Wednesday, August 26, 2009

Which is bigger?

Working in therapy with an 8 year old on auditory processing. I inquire "Which is bigger, an elephant or a penny?" He responds, "Who's Penny?"


Working with a 5 year old patient in therapy he started to whine, "I don't wanna work! I don't wanna do this." I calmly state, "I hope that isn't a 5 year old whining." He quickly replied back, "No, it's the baby across the street."


I was working with a 7 year old patient in our therapy gym: I ask, "What's your favorite music?
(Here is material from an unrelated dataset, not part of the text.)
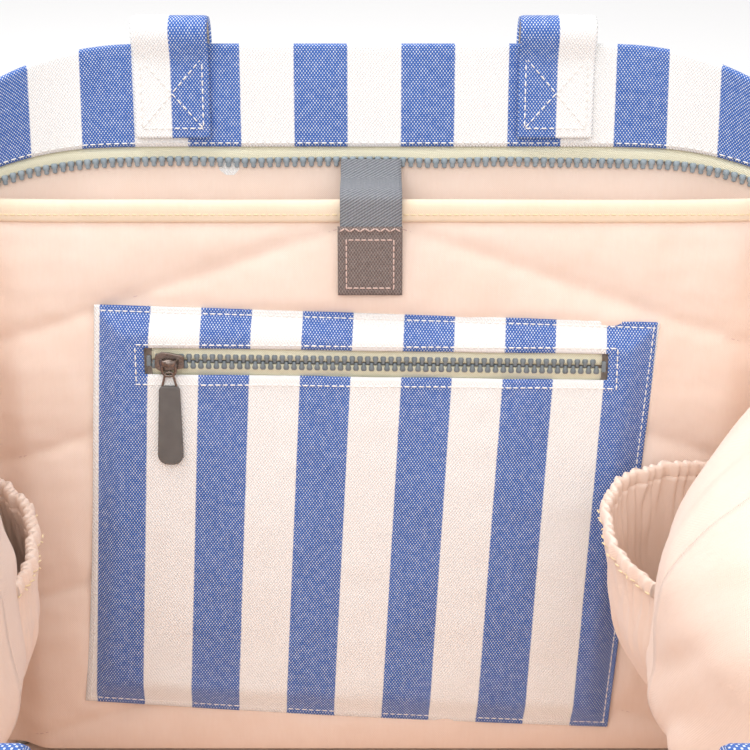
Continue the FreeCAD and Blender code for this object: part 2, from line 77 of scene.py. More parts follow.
# ---- sleeve, pocket and strap, in the plane of the back wall (x, up, in) -----------------------------
SLEEVE_HALF = 167 * MM
SLEEVE_LOW, SLEEVE_HIGH = 9 * MM, 246 * MM
SLEEVE_BACK, SLEEVE_FRONT = 17 * MM, 21 * MM
BINDING_LOW, BINDING_HIGH, BINDING_SEAM = 245 * MM, 254.3 * MM, 248.3 * MM
QUILT_TOPS = (245 * MM, 193 * MM, 128 * MM, 64 * MM)
QUILT_SLOPE = 0.335
QUILT_CENTRE = -2 * MM
POCKET_SIZE = (232 * MM, 178 * MM)
POCKET_CENTRE, POCKET_TILT = (-5.7 * MM, 117.8 * MM), math.radians(-3.0)
POCKET_FACE, POCKET_SEAM = 27.2 * MM, 22.6 * MM
POCKET_START, POCKET_RUN = -121 * MM, 231 * MM      # the lower and upper edges fall evenly over this run
POCKET_FOOT, FOOT_FALL, FOOT_SAG = 33.9 * MM, 12.5 * MM, 1.2 * MM
POCKET_HEAD, HEAD_FALL = 211.6 * MM, 7.5 * MM
ZIP_CENTRE, ZIP_TILT = (0.5 * MM, 187.4 * MM), math.radians(-0.8)
ZIP_LENGTH, ZIP_WINDOW = 191 * MM, 11 * MM
CHAIN_LEVEL = 25.75 * MM
SLIDER_START = -85 * MM
STRAP_CENTRE, STRAP_WIDTH = -1.6 * MM, 25 * MM
TAB_LOW, TAB_HIGH = 216 * MM, 244 * MM
PIN_LEVEL = 4.65 * MM

# ---- handles ------------------------------------------------------------------------------------------
HANDLE_X = {"back": (-83 * MM, 74 * MM), "front": (-78 * MM, 78 * MM)}
HANDLE_WIDTH = 31 * MM
ROLL_RADIUS, ROLL_ABOVE_RIM, HANDLE_THICK = 5.2 * MM, 7.2 * MM, 2.6 * MM
HANDLE_STRAIGHT, HANDLE_BOW = 130 * MM, 100 * MM


# ======== shapes ==========================================================================================
def smooth(t):
    """Ease from 0 to 1 with level ends: t squared times three less two t."""
    t = np.clip(t, 0, 1)
    return t * t * (3 - 2 * t)


def smoother(t):
    """Ease from 0 to 1 with level and uncurved ends."""
    t = np.clip(t, 0, 1)
    return t ** 3 * (10 - 15 * t + 6 * t * t)


def rumple(x, y, cell, seed):
    """Seeded random heights from -1 to 1 on a square grid of the given cell, eased between its points."""
    table = np.random.default_rng(seed).uniform(-1, 1, (64, 64))
    gx, gy = x / cell + 640, y / cell + 640
    ix, iy = np.floor(gx).astype(int), np.floor(gy).astype(int)
    fx, fy = smooth(gx - ix), smooth(gy - iy)
    low = table[ix % 64, iy % 64] * (1 - fx) + table[(ix + 1) % 64, iy % 64] * fx
    high = table[ix % 64, (iy + 1) % 64] * (1 - fx) + table[(ix + 1) % 64, (iy + 1) % 64] * fx
    return low * (1 - fy) + high * fy


def full_turn(count):
    """Evenly spaced angles that make one full turn."""
    return np.linspace(0, 2 * math.pi, count + 1)[:-1]


def squarer(wave_value, power):
    """A sine or cosine raised to a power below one with its sign kept, which makes a circle squarer."""
    return np.sign(wave_value) * abs(wave_value) ** power


def side_by_side(*values):
    """Arrays spread to one shape and joined into points, one value of each to a point."""
    return np.stack(np.broadcast_arrays(*values), -1)


def unit(v):
    """Vectors scaled to length one."""
    return v / np.maximum(np.linalg.norm(v, axis=-1, keepdims=True), 1e-12)


def ring_at(up):
    """Half-width, half-depth, corner radius and quarter length of the wall's ring at a share of its height."""
    width = BASE_HALF_WIDTH + (RIM_HALF_WIDTH - BASE_HALF_WIDTH) * up
    depth = BASE_HALF_DEPTH + (RIM_HALF_DEPTH - BASE_HALF_DEPTH) * up
    corner = BASE_CORNER + (RIM_CORNER - BASE_CORNER) * np.maximum(up, 0) ** CORNER_POWER
    return width, depth, corner, width + depth + (0.5 * math.pi - 2) * corner


def rim_drop(panel, around):
    """The panel's full height, and how far its rim has fallen here: level behind, low at the side seams."""
    if panel == "back":
        fall = smoother((abs(around) - BACK_LEVEL_SHARE) / (1 - BACK_LEVEL_SHARE))
        return BACK_HEIGHT, (BACK_HEIGHT - SIDE_HEIGHT) * fall
    return FRONT_HEIGHT, (FRONT_HEIGHT - SIDE_HEIGHT) * smoother(abs(around))


def surface(panel, around, up):
    """The outer face: a rounded rectangle that grows to the mouth, less the side fold along its normal."""
    around, up = np.broadcast_arrays(np.asarray(around, float), np.asarray(up, float))
    width, depth, corner, length = ring_at(up)
    along = abs(around) * length
    turn = np.clip((along - (width - corner)) / corner, 0, 0.5 * math.pi)
    nx, ny = np.sin(turn), np.cos(turn)
    x = np.minimum(along, width - corner) + corner * nx
    y = depth - corner + corner * ny - np.maximum(along - (width - corner) - 0.5 * math.pi * corner, 0)
    fold = np.cos(0.5 * math.pi * np.minimum((length - along) / SIDE_FOLD_REACH, 1)) ** 2
    deep = np.where(around < 0, LEFT_FOLD, RIGHT_FOLD)
    top = np.where(around < 0, LEFT_FOLD_TOP, RIGHT_FOLD_TOP)
    bow = deep * fold * smooth(up / 0.35) * (1 - smooth((up - top) / (1 - top)))
    x, y = x - nx * bow, y - ny * bow
    height, drop = rim_drop(panel, around)
    late = 1 + DROP_POWER * (1 - fold) ** 2
    z = height * up - drop * np.maximum(up, 0) ** late + (height - drop) * SIDE_SAG * fold * up * (1 - up)
    if panel == "front":
        y = -(y + FRONT_BULGE * np.sin(math.pi * np.clip(up, 0, 1)) * (1 - around * around) ** 2)
    return np.stack([np.copysign(x, around), RIM_SHIFT * up + y, z], -1)


def wall_normal(panel, around, up):
    """The inward unit normal, from the surface's slopes around and up."""
    step = 0.004
    across = surface(panel, around + step, up) - surface(panel, around - step, up)
    rise = surface(panel, around, up + 0.5 * step) - surface(panel, around, up - 0.5 * step)
    return unit(np.cross(across, rise)) * (1 if panel == "back" else -1)


def skin(panel, around, up, depth):
    """Points that lie depth inwards from the outer face."""
    around, up = np.broadcast_arrays(np.asarray(around, float), np.asarray(up, float))
    return surface(panel, around, up) + wall_normal(panel, around, up) * np.asarray(depth)[..., None]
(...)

Head banging rock?"
She replies "NO"
I ask, "Country?"
She states, "NO!"
I question, "R&B?"
She says, "NO!"
I ask, "Hip Hop?"
She said, "NO!"
I ask, "Pop?"
A second patient yells, "I love to drink pop!"

We all start laughing.

Monday, August 17, 2009

Thankful for prayers being answered.

In April of 2009 I was rear-ended. As a result I needed to drive around a rental car for a week. I returned the car and was pretty positive I had taken everything out. Much to my dismay a few days later I realized I had no idea where my tax documents were. Racking my brain and scouring the house, bedroom, and files looking for these documents ended with my thought that the only logical place it could be was in the back of the rental car. Calling the rental company ended in disbelief, evidently they had checked the car over and indicated that there were NO tax documents left in the car. All I could think was that whom ever had cleaned the car had taken my tax documents and now I was vulnerable to ID theft. For nights I had prayed that these tax documents would show up somewhere, anywhere, or be returned to me. Thinking about my information floating in public often left me with a sick anxious feeling. While cleaning today, sorting through a pile of documents that I had sorted through a million times before... there I found my tax documents! THANK YOU!

Thursday, August 6, 2009

Arm vs. Baby

While working with a 7 year old in therapy on functional daily living skills, (particularily calling 911) I intentionally fell to the ground and started to complain about hurting my arm. My patient yells out, "I'll call 911. Come with me." She promptly leads me to the therapy room and asks me to lay on the floor. I continue to complain that I'm in so much pain my arm hurts and so forth. She reassures me the ambulance is on the way. As I continue complaining, she suddenly jumps up and runs to my toy cabinet, grabs a baby doll and yells, "Push! The baby's coming!"

Wednesday, August 5, 2009

"blew a gasket"

A 7 year old in therapy passed gas. Upon smelling its stench he exclaimed, "I think I blew a gasket."

Tuesday, August 4, 2009


While working with a patient in therapy on question answering I intended to ask him 'What does the wind do?"... but being distracted what I asked instead was "What makes wind?" his reply, "God".